Program ini mendorong murid SMK lebih cepat mendapatkan kompetensi yang lebih tinggi melalui mekanisme yang praktis, disertai dengan gelar atau level ijazah yang lebih tinggi. “Skemanya, siswa menempuh enam semester di SMK dan tiga semester menjadi mahasiswa di level pendidikan tinggi. Jadi, pengalaman bekerja di industri akan lebih banyak,” kata Wikan Sakarinto selaku Direktur Jenderal Pendidikan Vokasi. Untuk tahap awal, tercatat 20 PTV, lebih dari 80 SMK, dan 35 DUDI yang menjadi pionir program ini.
Ada pun program Peningkatan Prodi D3 menjadi Sarjana Terapan D4 memberikan kesempatan kepada peserta didik untuk mendapatkan jenjang pendidikan yang lebih tinggi dan lulusannya bisa mengisi posisi supervisor produksi serta pelaksana lapangan andal yang dibutuhkan oleh DUDI.
“Jadi, kalau PTV ingin Prodi D3 ditingkatkan menjadi sarjana terapan, syaratnya memiliki rekam jejak berhasil link and super-matc’ dengan beberapa DUDI yang bereputasi, serta memiliki visi pengembangan prodi yang kuat dan visioner, ” ujar Wikan.
Salah satu program yang saat ini tengah dilakukan untuk revitalisasi kurikulum pendidikan vokasi yaitu Link and Match yang disusun dan disetujui langsung oleh industri.
Kementerian Pendidikan dan Kebudayaan kini tengah gencar merealisasikan program ini. Program Link and Match ini dibuat untuk mengnyinergikan antara pendidikan vokasi dengan dunia industri guna meningkatkan penyerapan lulusan sekolah vokasi agar dapat menjadi tenaga kerja andal sekaligus menghemat pengeluaran untuk menjadi sumber daya manusia baru yang sesuai dengan kebutuhan industri.
Wikan menjelaskan dua hal yang mendasari munculnya kedua program ini. Pertama Merdeka Belajar untuk memberikan pendidikan yang sesuai dengan keinginan dan bakat peserta didik vokasi di masa depan. Kedua mendorong terwujudnya program sambung- suai (link and super-match) antara dunia pendidikan dan dunia industri.
Dilansir dari laman resmi kemendikbud, dalam program Link and Match terdapat 5 syarat yang harus diwujudkan, di antaranya syarat pertama yaitu :
1. Pembuatan kurikulum bersama. Kurikulum ini harus disetujui oleh industri dan disinkronisasi setiap tahunnya.
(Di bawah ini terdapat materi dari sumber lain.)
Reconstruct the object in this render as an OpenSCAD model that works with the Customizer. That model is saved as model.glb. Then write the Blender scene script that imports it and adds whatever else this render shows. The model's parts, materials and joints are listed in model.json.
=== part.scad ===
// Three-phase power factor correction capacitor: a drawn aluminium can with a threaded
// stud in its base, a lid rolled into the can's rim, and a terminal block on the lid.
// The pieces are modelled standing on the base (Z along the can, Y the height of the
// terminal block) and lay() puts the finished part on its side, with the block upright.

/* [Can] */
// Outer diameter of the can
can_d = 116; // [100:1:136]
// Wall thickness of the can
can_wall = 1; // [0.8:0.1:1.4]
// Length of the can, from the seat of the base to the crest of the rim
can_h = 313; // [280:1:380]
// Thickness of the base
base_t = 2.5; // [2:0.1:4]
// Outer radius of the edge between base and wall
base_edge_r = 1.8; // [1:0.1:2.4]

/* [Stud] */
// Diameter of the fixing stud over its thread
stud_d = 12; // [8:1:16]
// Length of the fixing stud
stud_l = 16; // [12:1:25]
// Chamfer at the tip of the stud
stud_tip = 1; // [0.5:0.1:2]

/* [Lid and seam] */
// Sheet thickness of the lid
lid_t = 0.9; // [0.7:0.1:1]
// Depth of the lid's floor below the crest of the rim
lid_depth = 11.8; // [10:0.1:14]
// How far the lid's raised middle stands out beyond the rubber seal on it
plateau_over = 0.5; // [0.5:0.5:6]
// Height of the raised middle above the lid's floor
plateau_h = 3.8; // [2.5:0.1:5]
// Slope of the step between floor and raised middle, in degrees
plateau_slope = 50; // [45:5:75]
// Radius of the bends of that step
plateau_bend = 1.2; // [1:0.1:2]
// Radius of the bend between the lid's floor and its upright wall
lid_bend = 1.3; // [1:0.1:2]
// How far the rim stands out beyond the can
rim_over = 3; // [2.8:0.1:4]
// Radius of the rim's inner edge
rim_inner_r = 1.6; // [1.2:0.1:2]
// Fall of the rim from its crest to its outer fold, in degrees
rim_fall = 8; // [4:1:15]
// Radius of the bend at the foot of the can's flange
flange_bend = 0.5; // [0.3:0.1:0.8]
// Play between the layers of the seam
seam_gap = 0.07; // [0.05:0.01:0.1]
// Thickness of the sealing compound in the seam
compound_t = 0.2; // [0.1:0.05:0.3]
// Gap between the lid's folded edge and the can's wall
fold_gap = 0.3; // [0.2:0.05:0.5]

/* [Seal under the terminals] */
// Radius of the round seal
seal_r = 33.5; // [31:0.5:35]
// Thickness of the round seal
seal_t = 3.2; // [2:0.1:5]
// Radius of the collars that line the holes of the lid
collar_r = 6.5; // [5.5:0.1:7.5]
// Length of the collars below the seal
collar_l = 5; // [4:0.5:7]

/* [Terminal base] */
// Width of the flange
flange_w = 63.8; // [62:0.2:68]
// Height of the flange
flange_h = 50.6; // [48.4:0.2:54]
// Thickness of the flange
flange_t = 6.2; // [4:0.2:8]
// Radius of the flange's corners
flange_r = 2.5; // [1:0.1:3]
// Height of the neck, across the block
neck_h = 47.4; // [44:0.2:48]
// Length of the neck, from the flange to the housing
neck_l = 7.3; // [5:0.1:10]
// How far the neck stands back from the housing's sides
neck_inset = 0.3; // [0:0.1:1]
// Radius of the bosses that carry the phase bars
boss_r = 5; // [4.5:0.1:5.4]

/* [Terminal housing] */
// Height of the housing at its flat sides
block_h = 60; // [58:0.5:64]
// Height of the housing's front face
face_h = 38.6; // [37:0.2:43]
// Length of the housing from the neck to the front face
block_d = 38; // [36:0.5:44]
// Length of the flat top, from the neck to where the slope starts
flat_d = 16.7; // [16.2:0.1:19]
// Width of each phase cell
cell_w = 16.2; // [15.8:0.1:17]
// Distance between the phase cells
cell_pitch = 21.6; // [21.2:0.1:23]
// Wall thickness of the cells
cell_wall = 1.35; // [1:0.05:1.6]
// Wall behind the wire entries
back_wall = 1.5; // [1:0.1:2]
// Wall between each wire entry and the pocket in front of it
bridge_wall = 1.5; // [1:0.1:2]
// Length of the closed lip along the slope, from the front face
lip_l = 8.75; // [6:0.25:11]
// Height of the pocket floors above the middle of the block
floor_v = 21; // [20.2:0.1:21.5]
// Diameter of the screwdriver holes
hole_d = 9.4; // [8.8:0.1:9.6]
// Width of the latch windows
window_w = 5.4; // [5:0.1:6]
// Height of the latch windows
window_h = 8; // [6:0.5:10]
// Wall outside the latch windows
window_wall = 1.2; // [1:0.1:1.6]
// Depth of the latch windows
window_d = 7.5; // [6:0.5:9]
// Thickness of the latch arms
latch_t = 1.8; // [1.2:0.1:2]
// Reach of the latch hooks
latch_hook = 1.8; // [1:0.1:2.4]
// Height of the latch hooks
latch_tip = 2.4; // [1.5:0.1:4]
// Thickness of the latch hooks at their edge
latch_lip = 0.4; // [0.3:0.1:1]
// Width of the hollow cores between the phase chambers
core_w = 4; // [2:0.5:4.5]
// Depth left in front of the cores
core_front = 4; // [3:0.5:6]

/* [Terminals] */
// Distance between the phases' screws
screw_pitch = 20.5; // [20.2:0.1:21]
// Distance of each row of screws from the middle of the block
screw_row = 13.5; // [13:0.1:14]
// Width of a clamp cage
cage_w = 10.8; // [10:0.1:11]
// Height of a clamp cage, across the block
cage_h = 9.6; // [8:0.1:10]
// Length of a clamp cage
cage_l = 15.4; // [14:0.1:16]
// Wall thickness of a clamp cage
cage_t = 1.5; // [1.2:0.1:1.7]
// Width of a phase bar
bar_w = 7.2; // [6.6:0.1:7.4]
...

2. Pihak industri diwajibkan memberikan guru atau dosen tamu. Guru atau dosen tamu ini wajib memberikan pengajaran minimal 50 jam per semester.
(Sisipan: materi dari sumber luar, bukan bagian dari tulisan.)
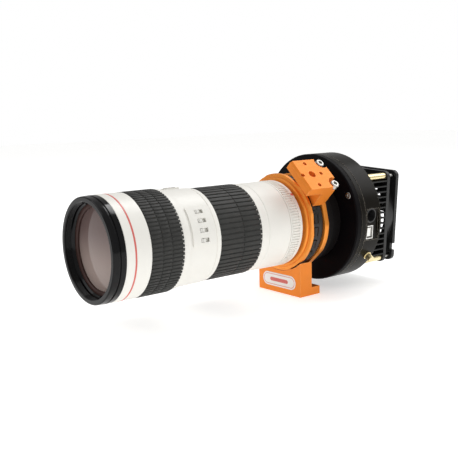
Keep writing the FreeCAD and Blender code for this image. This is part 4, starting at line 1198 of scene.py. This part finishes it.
rotor_front, rotor_rear, _ = span("fan_rotor")
HUB_R = 17 * MM
BLADE_SHEET = 1.1 * MM
blades = grown(
    placed("fan_blades", bpy.data.meshes.new("fan_blades")), blade_tree(), fan_plastic,
    Count=7, Root_Radius=HUB_R - 0.8 * MM, Tip_Radius=36.9 * MM, Depth=9.2 * MM,
    Root_Arc=0.62, Tip_Arc=0.42, Sweep=0.28, Radius=0.0,
    Station=(rotor_front + rotor_rear) / 2, First_Angle=0.2,
)
thick = blades.modifiers.new("sheet_thickness", "SOLIDIFY")
thick.thickness = BLADE_SHEET
thick.offset = 0
fit(blades, "fan_rotor", "fan_plastic", "fan_rotor")
CUP_BORE = HUB_R - 1.6 * MM
CUP_FLOOR = rotor_front + 2 * MM
BOSS_R = 3.2 * MM
BOSS_BORE = 1.6 * MM
BOSS_REAR = rotor_rear - 1 * MM
RIM_BEVEL = 0.6 * MM
hub = [
    (rotor_front, BOSS_BORE),
    (rotor_front, HUB_R - RIM_BEVEL),
    (rotor_front + RIM_BEVEL, HUB_R),
    (rotor_rear, HUB_R),
    (rotor_rear, CUP_BORE),
    (CUP_FLOOR, CUP_BORE),
    (CUP_FLOOR, BOSS_R),
    (BOSS_REAR, BOSS_R),
    (BOSS_REAR, BOSS_BORE),
]
fit(turned("fan_hub", hub, fan_plastic, 0.3 * MM, sides=96), "fan_rotor", "fan_plastic")


# --- Inner parts ------------------------------------------------------------------------------
# The lens cells, motor, iris, bayonet, sensor, cooler and boards stay as they are in the frame
# and only take their finishes: blackened metal, chrome, copper, ceramic, steel and board green.

INNER = {
    "inner_black": surface("inner_black", (0.025, 0.025, 0.025), 0.7, mottle=0.2, grain=3.0),
    "chrome_mount": surface(
        "chrome_mount", (0.8, 0.8, 0.8), 0.12, metallic=1.0, mottle=0.02, depth=0.001
    ),
    "copper_block": surface("copper_block", (0.75, 0.36, 0.2), 0.3, metallic=1.0),
    "sensor_package": surface("ceramic_package", (0.22, 0.23, 0.25), 0.4),
    "circuit_board": surface("board_green", (0.02, 0.11, 0.05), 0.35, mottle=0.25, grain=0.8),
    "steel_parts": surface("motor_metal", (0.45, 0.45, 0.46), 0.3, metallic=1.0),
    "black_anodised": black_turned,
}
for part in frame["record"]["subparts"]:
    cad = frame["nodes"][part["node"]]
    if not cad.hide_render and part["material_slot"] in INNER:
        cad.material_slots[0].material = INNER[part["material_slot"]]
3. Kemberikan kesempatan magang minimal satu semester kepada siswa SMK dan mahasiswa vokasi dari pihak industri yang dirancang bersama.
4. Sertifikasi kompetensi di mana kompetensi ini merupakan hal yang penting untuk lulusan vokasi menurut Wikan.
5. Komitmen menyerap lulusan sekolah vokasi oleh industri.
Dengan 5 syarat ini, Wikan juga menargetkan 80% lulusan pendidikan vokasi dapat terserap ke dunia industri, kemudian sisanya sebanyak 20% dapat berbisnis atau ke pekerjaan lain. Lewat program Link and Match semoga tidak ada lagi stigma bahwa lulusan sekolah vokasi akan menjadi pengangguran melainkan dapat menjadi tenaga ahli dan memiliki kompetensi yang dibutuhkan oleh dunia industri.